#### Stated exercise:
Select the lines that contain "piece" and copy each of them.

-- Start --

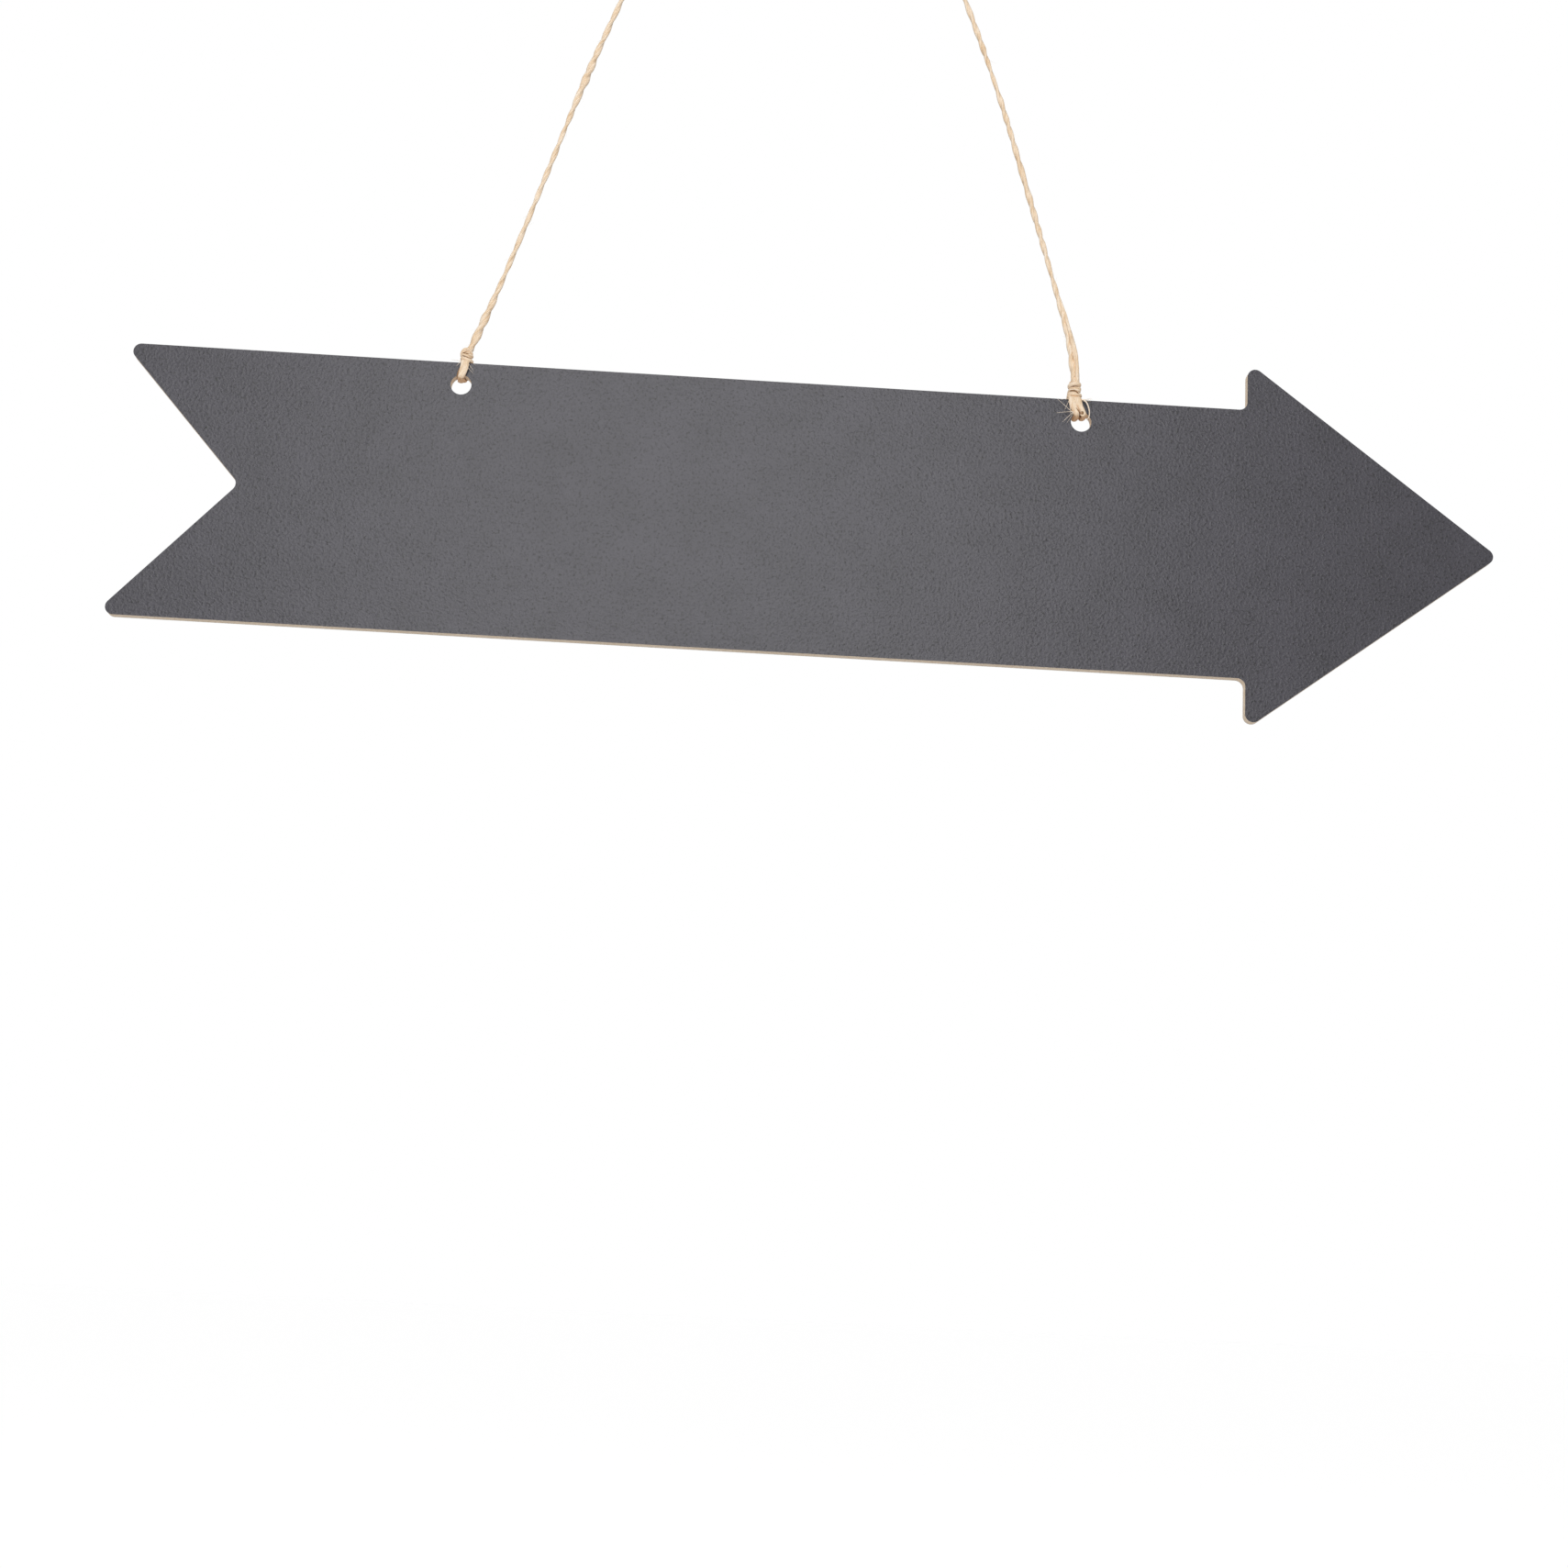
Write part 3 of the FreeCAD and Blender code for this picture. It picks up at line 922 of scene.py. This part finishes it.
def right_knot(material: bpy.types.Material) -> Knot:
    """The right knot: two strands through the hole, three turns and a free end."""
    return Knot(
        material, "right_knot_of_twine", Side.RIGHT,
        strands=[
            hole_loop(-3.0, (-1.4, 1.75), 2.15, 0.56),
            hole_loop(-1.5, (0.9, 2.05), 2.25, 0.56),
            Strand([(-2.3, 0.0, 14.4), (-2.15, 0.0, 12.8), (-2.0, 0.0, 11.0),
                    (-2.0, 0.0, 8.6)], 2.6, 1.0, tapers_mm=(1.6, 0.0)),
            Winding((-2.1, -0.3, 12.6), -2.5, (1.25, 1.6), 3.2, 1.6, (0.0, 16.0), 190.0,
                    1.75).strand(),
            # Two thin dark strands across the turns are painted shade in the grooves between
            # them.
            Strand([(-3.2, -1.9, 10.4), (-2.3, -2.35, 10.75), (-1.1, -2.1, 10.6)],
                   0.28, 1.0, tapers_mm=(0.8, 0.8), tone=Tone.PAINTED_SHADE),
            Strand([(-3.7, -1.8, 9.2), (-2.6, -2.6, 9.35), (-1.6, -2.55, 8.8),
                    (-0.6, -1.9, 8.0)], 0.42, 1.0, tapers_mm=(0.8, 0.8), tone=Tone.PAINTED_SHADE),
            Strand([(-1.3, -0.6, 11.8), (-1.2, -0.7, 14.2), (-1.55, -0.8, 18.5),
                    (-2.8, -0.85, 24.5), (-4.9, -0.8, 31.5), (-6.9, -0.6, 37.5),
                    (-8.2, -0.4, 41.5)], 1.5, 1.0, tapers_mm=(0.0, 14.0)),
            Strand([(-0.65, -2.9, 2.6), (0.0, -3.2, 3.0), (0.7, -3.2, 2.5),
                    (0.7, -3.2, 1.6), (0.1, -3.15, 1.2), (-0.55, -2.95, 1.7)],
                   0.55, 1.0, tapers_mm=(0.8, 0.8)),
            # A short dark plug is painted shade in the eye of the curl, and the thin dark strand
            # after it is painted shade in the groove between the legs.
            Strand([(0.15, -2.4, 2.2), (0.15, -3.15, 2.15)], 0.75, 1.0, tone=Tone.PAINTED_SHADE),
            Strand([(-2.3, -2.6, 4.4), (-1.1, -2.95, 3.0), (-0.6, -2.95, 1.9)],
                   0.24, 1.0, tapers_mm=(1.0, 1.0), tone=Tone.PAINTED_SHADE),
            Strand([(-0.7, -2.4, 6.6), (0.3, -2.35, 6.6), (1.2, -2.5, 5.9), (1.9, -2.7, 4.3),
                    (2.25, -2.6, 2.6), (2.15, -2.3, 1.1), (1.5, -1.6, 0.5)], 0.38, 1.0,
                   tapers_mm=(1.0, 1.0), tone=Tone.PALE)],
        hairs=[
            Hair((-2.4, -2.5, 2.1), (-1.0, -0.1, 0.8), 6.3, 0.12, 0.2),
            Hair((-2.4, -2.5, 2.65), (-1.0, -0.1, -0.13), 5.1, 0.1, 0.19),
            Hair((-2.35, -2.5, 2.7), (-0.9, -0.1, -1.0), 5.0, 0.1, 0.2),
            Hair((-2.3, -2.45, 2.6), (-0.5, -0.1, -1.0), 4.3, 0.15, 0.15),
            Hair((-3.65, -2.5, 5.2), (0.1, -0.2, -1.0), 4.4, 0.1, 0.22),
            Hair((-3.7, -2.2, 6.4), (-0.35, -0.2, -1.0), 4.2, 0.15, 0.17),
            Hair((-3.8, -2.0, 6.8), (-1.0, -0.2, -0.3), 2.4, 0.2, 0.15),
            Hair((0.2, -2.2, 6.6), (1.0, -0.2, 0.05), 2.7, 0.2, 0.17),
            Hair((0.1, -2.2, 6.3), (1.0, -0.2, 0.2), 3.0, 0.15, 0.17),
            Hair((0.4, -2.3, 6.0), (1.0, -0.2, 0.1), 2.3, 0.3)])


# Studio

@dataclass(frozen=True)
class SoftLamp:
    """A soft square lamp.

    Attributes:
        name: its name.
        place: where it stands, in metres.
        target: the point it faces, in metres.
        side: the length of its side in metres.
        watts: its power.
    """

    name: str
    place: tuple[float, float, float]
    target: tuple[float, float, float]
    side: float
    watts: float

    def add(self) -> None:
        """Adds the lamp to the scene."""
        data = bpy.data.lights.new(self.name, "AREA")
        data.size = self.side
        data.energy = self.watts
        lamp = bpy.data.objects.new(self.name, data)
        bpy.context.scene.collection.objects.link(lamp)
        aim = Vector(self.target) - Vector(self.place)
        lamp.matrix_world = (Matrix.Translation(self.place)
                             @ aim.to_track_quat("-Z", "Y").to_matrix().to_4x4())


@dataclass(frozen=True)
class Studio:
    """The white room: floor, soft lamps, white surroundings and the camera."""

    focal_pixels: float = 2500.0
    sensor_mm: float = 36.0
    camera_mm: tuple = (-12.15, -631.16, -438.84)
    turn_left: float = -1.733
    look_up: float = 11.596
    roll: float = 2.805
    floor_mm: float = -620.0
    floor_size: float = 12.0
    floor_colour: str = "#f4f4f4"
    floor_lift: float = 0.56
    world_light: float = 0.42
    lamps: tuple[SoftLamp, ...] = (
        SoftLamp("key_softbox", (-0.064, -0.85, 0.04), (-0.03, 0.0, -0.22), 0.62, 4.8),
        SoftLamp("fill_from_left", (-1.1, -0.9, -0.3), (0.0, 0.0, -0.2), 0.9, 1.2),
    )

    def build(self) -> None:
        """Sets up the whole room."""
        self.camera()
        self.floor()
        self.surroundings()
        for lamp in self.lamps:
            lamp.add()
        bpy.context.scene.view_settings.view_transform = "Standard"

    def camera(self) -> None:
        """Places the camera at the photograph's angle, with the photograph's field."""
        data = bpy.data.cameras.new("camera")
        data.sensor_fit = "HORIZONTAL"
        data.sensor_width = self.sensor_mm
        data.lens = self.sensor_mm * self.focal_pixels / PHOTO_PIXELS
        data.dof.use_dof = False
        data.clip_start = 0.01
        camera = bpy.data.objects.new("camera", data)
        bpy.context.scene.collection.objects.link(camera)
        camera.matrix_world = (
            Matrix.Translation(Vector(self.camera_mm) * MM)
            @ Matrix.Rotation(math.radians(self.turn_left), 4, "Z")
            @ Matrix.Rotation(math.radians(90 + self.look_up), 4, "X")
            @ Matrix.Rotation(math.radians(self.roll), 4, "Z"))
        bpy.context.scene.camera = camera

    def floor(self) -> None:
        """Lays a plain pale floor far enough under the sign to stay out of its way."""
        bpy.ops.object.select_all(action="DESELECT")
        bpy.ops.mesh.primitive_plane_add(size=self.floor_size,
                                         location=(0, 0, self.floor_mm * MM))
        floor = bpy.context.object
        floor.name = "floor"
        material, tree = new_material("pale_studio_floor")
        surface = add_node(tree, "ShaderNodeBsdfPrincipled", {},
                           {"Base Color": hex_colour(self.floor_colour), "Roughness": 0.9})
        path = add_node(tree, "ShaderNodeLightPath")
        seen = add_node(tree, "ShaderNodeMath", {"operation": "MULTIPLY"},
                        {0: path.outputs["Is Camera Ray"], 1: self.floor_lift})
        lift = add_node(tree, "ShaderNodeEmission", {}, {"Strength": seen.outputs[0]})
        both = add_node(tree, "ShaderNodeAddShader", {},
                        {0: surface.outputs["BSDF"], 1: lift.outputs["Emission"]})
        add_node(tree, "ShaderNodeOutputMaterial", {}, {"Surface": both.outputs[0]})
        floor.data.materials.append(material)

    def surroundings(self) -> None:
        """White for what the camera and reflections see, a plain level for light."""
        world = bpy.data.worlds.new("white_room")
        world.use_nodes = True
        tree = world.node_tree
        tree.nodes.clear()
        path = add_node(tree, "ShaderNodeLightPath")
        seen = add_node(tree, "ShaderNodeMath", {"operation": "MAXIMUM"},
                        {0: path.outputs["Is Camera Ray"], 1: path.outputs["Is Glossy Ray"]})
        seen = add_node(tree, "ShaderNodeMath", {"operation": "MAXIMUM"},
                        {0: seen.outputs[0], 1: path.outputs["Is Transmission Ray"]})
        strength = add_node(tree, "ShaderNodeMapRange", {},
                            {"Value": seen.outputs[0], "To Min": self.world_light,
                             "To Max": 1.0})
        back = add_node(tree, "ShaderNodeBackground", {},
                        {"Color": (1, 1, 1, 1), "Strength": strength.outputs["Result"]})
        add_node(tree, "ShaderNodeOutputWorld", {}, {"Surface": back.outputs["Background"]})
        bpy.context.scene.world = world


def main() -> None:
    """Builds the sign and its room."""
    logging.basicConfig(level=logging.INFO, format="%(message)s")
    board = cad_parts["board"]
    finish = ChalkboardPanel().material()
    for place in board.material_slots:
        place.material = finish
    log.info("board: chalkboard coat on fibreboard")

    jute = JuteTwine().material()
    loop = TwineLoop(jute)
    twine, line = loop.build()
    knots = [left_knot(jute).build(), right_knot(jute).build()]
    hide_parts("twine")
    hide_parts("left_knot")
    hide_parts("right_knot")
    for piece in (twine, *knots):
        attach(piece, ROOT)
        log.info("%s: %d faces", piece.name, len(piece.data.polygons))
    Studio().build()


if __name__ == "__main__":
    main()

-- End --

#### Response to the task:
    for piece in (twine, *knots):
        attach(piece, ROOT)
        log.info("%s: %d faces", piece.name, len(piece.data.polygons))